◆ **Task brief**
Restate word for word the lines that begin the listing and end with the line holding "2.2, rim: 2.5".

◆ **Material**
══════════════════════════════

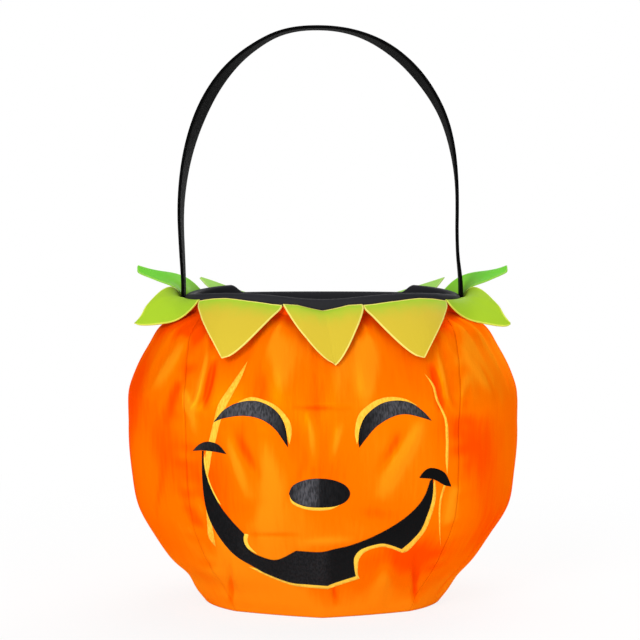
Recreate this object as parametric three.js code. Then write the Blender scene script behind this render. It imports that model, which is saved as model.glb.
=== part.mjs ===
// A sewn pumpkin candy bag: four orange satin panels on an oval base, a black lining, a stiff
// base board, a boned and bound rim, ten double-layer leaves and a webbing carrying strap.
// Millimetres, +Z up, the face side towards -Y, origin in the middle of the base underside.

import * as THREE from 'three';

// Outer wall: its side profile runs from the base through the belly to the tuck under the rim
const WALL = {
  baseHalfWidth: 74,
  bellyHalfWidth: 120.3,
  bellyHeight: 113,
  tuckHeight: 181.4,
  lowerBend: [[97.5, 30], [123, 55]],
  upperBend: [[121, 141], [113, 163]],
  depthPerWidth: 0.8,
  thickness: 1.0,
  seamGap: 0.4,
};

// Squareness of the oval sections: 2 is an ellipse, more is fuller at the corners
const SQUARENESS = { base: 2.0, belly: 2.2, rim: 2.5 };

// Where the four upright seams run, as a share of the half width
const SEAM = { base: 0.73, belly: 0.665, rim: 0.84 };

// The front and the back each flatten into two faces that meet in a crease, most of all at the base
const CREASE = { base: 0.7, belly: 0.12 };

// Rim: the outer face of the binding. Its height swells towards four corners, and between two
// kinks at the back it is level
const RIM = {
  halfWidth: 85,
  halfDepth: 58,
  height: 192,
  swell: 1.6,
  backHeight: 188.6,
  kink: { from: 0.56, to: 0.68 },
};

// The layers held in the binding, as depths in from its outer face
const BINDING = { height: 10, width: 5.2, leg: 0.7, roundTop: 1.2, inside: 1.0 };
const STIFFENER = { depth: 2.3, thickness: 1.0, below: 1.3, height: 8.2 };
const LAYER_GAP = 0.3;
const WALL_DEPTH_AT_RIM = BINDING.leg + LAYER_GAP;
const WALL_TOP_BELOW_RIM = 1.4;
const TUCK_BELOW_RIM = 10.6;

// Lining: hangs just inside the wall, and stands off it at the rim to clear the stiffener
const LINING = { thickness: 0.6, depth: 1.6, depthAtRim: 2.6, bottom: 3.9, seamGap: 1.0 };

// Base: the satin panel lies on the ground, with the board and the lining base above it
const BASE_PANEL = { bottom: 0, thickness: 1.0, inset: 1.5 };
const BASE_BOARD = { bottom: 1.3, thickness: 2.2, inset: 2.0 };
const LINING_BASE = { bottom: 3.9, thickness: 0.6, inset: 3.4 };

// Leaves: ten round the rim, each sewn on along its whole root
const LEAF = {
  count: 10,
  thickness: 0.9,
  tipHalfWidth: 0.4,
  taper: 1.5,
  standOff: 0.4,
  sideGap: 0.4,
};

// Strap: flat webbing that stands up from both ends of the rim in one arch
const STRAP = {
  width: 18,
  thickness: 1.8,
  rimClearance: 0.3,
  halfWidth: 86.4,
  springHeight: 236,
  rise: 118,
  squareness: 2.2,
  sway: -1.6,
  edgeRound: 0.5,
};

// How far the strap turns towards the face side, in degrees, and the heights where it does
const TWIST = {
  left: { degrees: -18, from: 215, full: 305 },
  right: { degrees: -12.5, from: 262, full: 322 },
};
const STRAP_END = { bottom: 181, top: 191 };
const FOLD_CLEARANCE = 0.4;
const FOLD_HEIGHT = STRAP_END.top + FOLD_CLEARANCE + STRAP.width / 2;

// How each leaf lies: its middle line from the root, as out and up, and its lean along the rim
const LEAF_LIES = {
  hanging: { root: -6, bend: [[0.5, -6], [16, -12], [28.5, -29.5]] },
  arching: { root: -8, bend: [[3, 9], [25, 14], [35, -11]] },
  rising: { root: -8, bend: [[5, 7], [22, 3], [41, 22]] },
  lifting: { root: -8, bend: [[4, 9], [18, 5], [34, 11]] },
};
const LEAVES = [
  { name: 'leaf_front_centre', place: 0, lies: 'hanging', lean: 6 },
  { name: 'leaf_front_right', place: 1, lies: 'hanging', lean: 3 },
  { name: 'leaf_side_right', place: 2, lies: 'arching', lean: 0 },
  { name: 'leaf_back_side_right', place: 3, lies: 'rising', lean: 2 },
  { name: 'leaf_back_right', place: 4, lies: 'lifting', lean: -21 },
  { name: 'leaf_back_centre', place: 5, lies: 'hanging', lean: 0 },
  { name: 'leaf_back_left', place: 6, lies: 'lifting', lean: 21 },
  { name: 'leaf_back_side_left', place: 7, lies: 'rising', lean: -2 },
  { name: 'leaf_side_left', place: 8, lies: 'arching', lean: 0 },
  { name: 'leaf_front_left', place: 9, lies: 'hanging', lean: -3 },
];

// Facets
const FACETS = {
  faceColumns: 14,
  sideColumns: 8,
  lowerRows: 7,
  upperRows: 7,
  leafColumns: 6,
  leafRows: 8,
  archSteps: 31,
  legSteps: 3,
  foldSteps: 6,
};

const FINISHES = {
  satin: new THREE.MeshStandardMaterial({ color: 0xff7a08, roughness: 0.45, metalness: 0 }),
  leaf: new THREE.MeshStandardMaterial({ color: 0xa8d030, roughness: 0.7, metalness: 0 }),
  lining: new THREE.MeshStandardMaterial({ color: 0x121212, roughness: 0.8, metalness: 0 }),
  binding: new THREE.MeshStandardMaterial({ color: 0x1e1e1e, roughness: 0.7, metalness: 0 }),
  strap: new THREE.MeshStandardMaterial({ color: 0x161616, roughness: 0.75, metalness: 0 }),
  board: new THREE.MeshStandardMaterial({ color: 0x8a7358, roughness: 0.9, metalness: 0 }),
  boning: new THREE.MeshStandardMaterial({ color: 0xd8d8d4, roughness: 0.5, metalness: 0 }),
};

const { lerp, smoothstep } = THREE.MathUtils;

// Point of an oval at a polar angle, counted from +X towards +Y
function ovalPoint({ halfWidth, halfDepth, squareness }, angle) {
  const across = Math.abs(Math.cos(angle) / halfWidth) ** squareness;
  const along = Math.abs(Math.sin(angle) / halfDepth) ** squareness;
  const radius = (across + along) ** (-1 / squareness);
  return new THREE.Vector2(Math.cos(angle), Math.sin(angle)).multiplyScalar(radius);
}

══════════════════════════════

◆ **Expected answer**
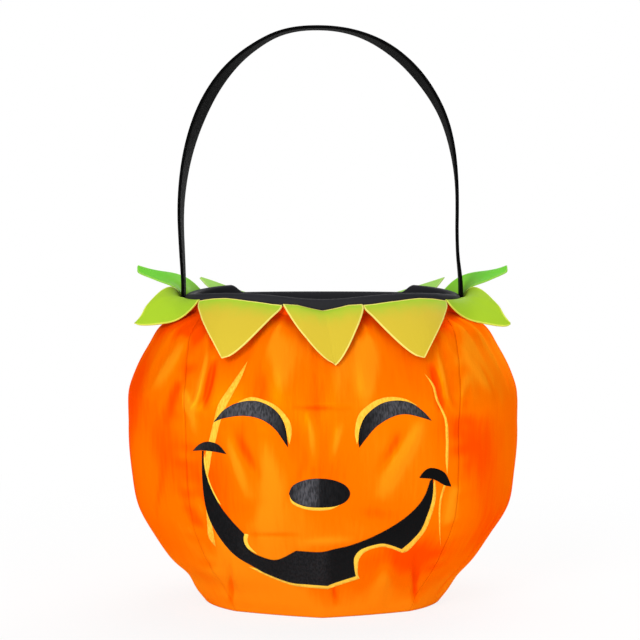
Recreate this object as parametric three.js code. Then write the Blender scene script behind this render. It imports that model, which is saved as model.glb.
=== part.mjs ===
// A sewn pumpkin candy bag: four orange satin panels on an oval base, a black lining, a stiff
// base board, a boned and bound rim, ten double-layer leaves and a webbing carrying strap.
// Millimetres, +Z up, the face side towards -Y, origin in the middle of the base underside.

import * as THREE from 'three';

// Outer wall: its side profile runs from the base through the belly to the tuck under the rim
const WALL = {
  baseHalfWidth: 74,
  bellyHalfWidth: 120.3,
  bellyHeight: 113,
  tuckHeight: 181.4,
  lowerBend: [[97.5, 30], [123, 55]],
  upperBend: [[121, 141], [113, 163]],
  depthPerWidth: 0.8,
  thickness: 1.0,
  seamGap: 0.4,
};

// Squareness of the oval sections: 2 is an ellipse, more is fuller at the corners
const SQUARENESS = { base: 2.0, belly: 2.2, rim: 2.5 };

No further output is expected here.